Friday, November 30, 2007

Clay Pots, Watches, The Human Eye, Oh My...

Is common sense allowed as we consider how our lives and this universe got here?

Archaeologists will say that a clay pot is solid evidence that a civilization once lived here. No one believes that the ground, or wind, or chemicals randomly assembled to form that clay pot and accidentally painted a design on it. People made it. If a simple clay pot shows human design, what do we conclude about an object whose make up is far more complex? Like, the human eye. It can distinguish among seven million colors. It moves 100,000 times each day with automatic focusing and the eye handles 1.5 million simultaneous messages.1

Are we to believe that though a clay pot did not arise from natural means, the human eye just came about from elements in the atmosphere? Some would say that science demands such a conclusion, because to believe in God is not scientific. How is that different from finding the clay pot and starting with the assumption that people didn't exist in that location, so scientists must now find out how that clay pot developed from the elements in the ground or air.2

We're told that producing a human eye takes a long time. It is assumed that such random chance takes a great amount of time to perfectly assemble something complex. So, here is a test. Let's say someone handed you a plastic bag filled with all the parts to a watch, where you were certain that all the correct springs, screws, discs are in that bag. How long would you be willing to shake that bag hoping that the pieces would fall together and the screws would each find the right hole and tighten nicely? There must be some possibility that it could happen. Picture yourself shaking that bag. You probably wouldn't shake it beyond 30 seconds. Why not? Because common sense tells you that no matter how long you shake that bag, the pieces will never align to become a working watch. It wouldn't matter if you shook that bag one minute or thousands of years.

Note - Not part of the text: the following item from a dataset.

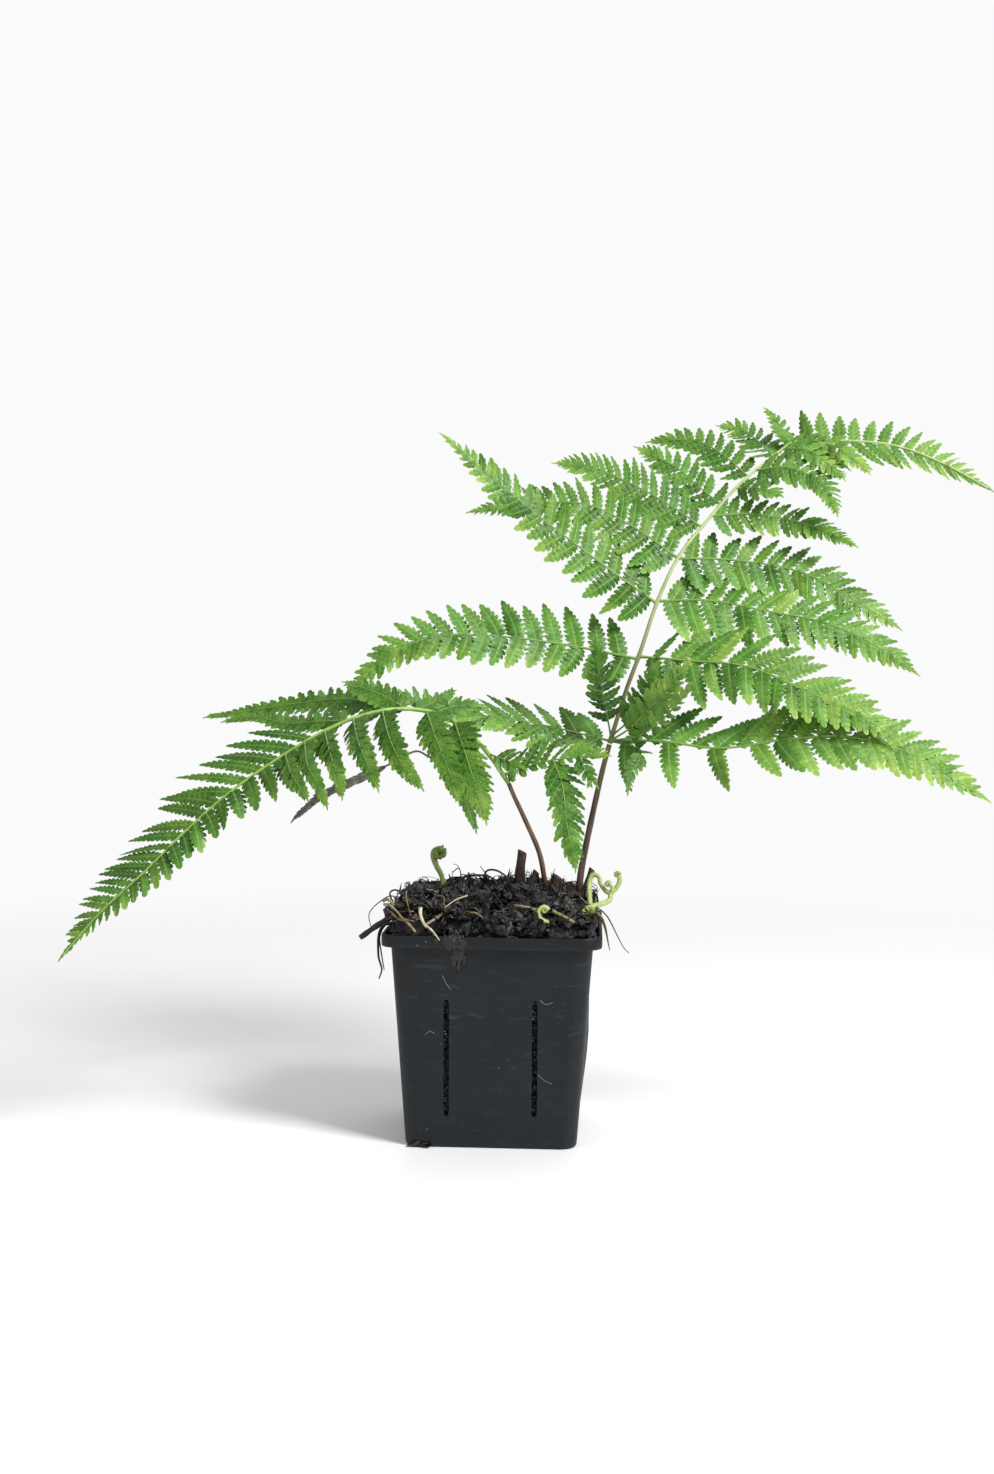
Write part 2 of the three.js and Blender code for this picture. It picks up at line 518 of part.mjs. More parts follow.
const finish = (color, roughness) => new THREE.MeshStandardMaterial({ color, roughness, metalness: 0 });
const POT_PLASTIC = finish('#26272b', 0.55);
const SOIL = finish('#15120f', 0.6);
const BARK = finish('#3a2a1e', 0.8);
const STIPE = finish('#4f3b29', 0.55);
const LEAF = finish('#3f7a1f', 0.5);
const YOUNG_LEAF = finish('#9fb866', 0.5);
const DEAD_LEAF = finish('#55554a', 0.85);
const STRAW = finish('#cdbb8d', 0.8);

// Assembly

const group = new THREE.Group();

function place(name, solid, material) {
  const mesh = solid.getMesh();
  const geometry = new THREE.BufferGeometry();
  geometry.setAttribute('position', new THREE.BufferAttribute(Float32Array.from(mesh.vertProperties), mesh.numProp));
  geometry.setIndex(new THREE.BufferAttribute(Uint32Array.from(mesh.triVerts), 1));
  const piece = new THREE.Mesh(geometry, material);
  piece.name = name;
  group.add(piece);
}

const litter = [TWIG, ...Object.values(STRAWS)];
const holes = [
  crown(GAP),
  curl(CROZIER_LEFT, GAP),
  curl(CROZIER_CENTRE, GAP),
  crozierRight(GAP),
  ...litter.map((part) => curl(part, GAP)),
];
const stipeHoles = [
  stipe(STIPE_LEFT, stipeRadii.left, GAP),
  stipe(STIPE_RIGHT, stipeRadii.right, GAP),
];

place('pot', pot(), POT_PLASTIC);
place('soil', soil([...holes, ...stipeHoles]), SOIL);
place('crown', crown().subtract(wasm.Manifold.union(stipeHoles)), BARK);
place('stipe_left', stipe(STIPE_LEFT, stipeRadii.left), STIPE);
place('stipe_right', stipe(STIPE_RIGHT, stipeRadii.right), STIPE);
place('frond_left', frond(RACHIS_LEFT, PINNAE_LEFT, APEX_LEFT, rachisRadii), LEAF);
place('frond_right', frond(RACHIS_RIGHT, PINNAE_RIGHT, APEX_RIGHT, rachisRadii), LEAF);
place('withered_pinna', withered(), DEAD_LEAF);
place('crozier_left', curl(CROZIER_LEFT), YOUNG_LEAF);
place('crozier_centre', curl(CROZIER_CENTRE), YOUNG_LEAF);
place('crozier_right', crozierRight(), YOUNG_LEAF);
place('twig', curl(TWIG), BARK);
Object.entries(STRAWS).forEach(([name, part]) => place(name, curl(part), STRAW));

export default group;
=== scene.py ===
"""The looks of a young tree fern in its square nursery pot.

Sizes and places are in millimetres in the part's own frame: +Z is up, the pot's front looks along
-Y and the two fronds spread along X. The tables of stalks and pinnae repeat the routes of the
solids, and the finer pieces made here keep those forms.
"""
import math
from dataclasses import dataclass, field
from functools import lru_cache

import bmesh
import bpy
import numpy as np
from mathutils import Matrix, Vector, noise


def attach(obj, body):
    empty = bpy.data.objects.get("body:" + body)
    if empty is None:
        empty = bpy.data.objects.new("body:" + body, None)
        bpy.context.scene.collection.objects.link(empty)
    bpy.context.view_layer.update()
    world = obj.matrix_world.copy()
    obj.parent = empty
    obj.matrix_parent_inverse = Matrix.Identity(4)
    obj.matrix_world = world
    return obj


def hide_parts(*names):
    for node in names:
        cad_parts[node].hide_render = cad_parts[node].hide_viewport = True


MM = 0.001
SEED = 20

# The pot: half widths of the square, heights and corner radii
POT_HEIGHT = 78.5
UNDER_RIM = 74.0
RIM_HALF = 40.0
BODY_TOP_HALF = 36.7
BASE_HALF = 31.5
WALL = 1.3
FLOOR = 1.6
RIM_CORNER = 7.5
BODY_TOP_CORNER = 6.5
BASE_CORNER = 6.0
SLOT_WIDTH = 2.0
SLOT_LOW, SLOT_HIGH = 12.0, 55.0
SLOT_OFFSET = 16.0
DRAIN_RADIUS = 3.0
DRAIN_OFFSET = 19.0

# The soil's mound above the rim, and the clearance between the soil and the pot
MOUND_EDGE = 86.0
MOUND_CREST = 91.6
MOUND_DIPS = [(36, -29, 11.0, 4.5), (8, -35, 13.0, 2.6)]     # middle, radius and depth
GAP = 0.3

# Directions that the upper side of a blade can face
BACK = (0, -0.86, 0.5)
FLAT = (0, -0.62, 0.78)
ASIDE = (-0.35, -0.9, 0.3)
RIGHTWARD = (0.05, -0.85, 0.5)


@dataclass
class Pinna:
    """A leafy side branch of a frond, or the leafy end of the frond's own rachis."""
    via: list                # points of its rib after its foot, out to its tip
    long: tuple              # longest leaflets of the upper and of the lower side
    pairs: int
    lean: tuple              # degrees from the rib: upper side at foot and tip, then lower side
    face: tuple              # the way its blade looks
    at: float = 0.0          # where it leaves its parent, along the parent from its foot
    bare: float = 0.015      # share of its rib without leaflets
    tone: float = 0.4        # 0 is dark green and 1 is yellow-green
    droop: float = 0.1       # how far a leaflet's tip hangs back, as a share of its length
    fill: float = 1.12       # how much of its stretch of rib a leaflet fills
    full: float = 2.0        # how far out its leaflets stay long
    web: float = 0.0         # share of its leaflets' length along which they are grown together
    sparse: float = 0.0      # share of its rib with only every second leaflet on the lower side
    branches: list = field(default_factory=list)


# Routes of the stalks, from the crown to the tip
STIPE_RIGHT = [(31, 4, 84), (31, 4, 89), (32, 4, 99), (35, 4, 115), (39, 5, 134), (42, 6, 146)]
STIPE_LEFT = [(19, -2, 84), (19, -2, 89), (18, -3, 96), (16, -6, 106), (11, -10, 118), (7, -14, 127),
              (5, -16, 132)]
RACHIS_RIGHT = [(42.1, 6, 146.4), (48, 8, 166), (53, 10, 180), (60, 15, 201), (68, 20, 218),
                (78, 25, 231), (91, 30, 246), (106, 34, 259), (115, 34, 264), (130, 33, 264),
                (150, 30, 262), (168, 26, 255), (186, 20, 244)]
RACHIS_LEFT = [(4.8, -16.2, 132.4), (0, -20, 140), (-7, -27, 149), (-17, -34, 157), (-29, -41, 160),
               (-41, -47, 159), (-55, -52, 154), (-72, -56, 144), (-89, -58, 132), (-104, -59, 119),
               (-120, -60, 103), (-136, -60, 88), (-150, -60, 72)]
STIPE_RADII = {"left": (1.05, 0.8), "right": (1.35, 0.95)}
RACHIS_RADII = (0.82, 0.32)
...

Just because someone argues that "maybe, someday, somehow, by chance"... should that line of reasoning supersede common sense? Like the Emperor’s New Clothes, shouldn't there be a voice in the crowd saying, "Yeah, but complex life arising from simple non-life is such an outside chance, wouldn't it make more sense to look for another explanation?"

What about the likelihood of life on Earth? Maybe you are aware of all the perfect conditions that were necessary for us to be here: the earth's perfect distance from the sun, the perfect combination of gases in our atmosphere, the perfect tilt and rotation of Earth, the perfect gravitational force, the presence of water, and on and on.

Astrophysicist George Smoot explains that the degree of fine-tuning required for life to exist on Earth would be similar to shooting an arrow all the way to the unofficial planet Pluto (four billion miles away) and having the arrow come within a hundred yards of the target.3

Do you like to bet? Would you be apt to bet if the odds were 5:1 against you? How about if they were 6,000:1 against you? If you were to bet on the universe developing without a Designer, the odds of our universe forming on its own is 10124 to 1.

Again, just because there is a vastly remote chance that all the requirements perfectly fell into place by chance, why would a reasonable person conclude that it actually did come about that way? If the odds of a jet making it safely to its destination were 10124 to 1, who would get on that plane? We are so reasonable in so many areas of life. We look at clay pots and watches and are willing to say that obviously people made these, even if we don't see those people. Could not the same logic be used when we consider the human body and the universe?

Don't the intricacies of the human body and the universe give reason to say, "Though I don't see him, it makes most sense to conclude that God exists"?

1 Hugh Davson, Physiology of the Eye, 5th ed (New York: McGraw Hill, 1991).

2 Concept and the hyperlinked article that we recommend later, are by Dr. John P. Marcus. He received his Ph.D. in biological chemistry from the U of Michigan and is research officer at the Cooperative Research Centre for Tropical Plant Pathology, University of Queensland, Australia. He is currently researching novel antifungal proteins, their corresponding genes, and their application in genetic engineering of crop plants for disease resistance.

3 Fred Herren, Show Me God, 3rd ed. (Wheeling, IL: Day Star, 1997), 213.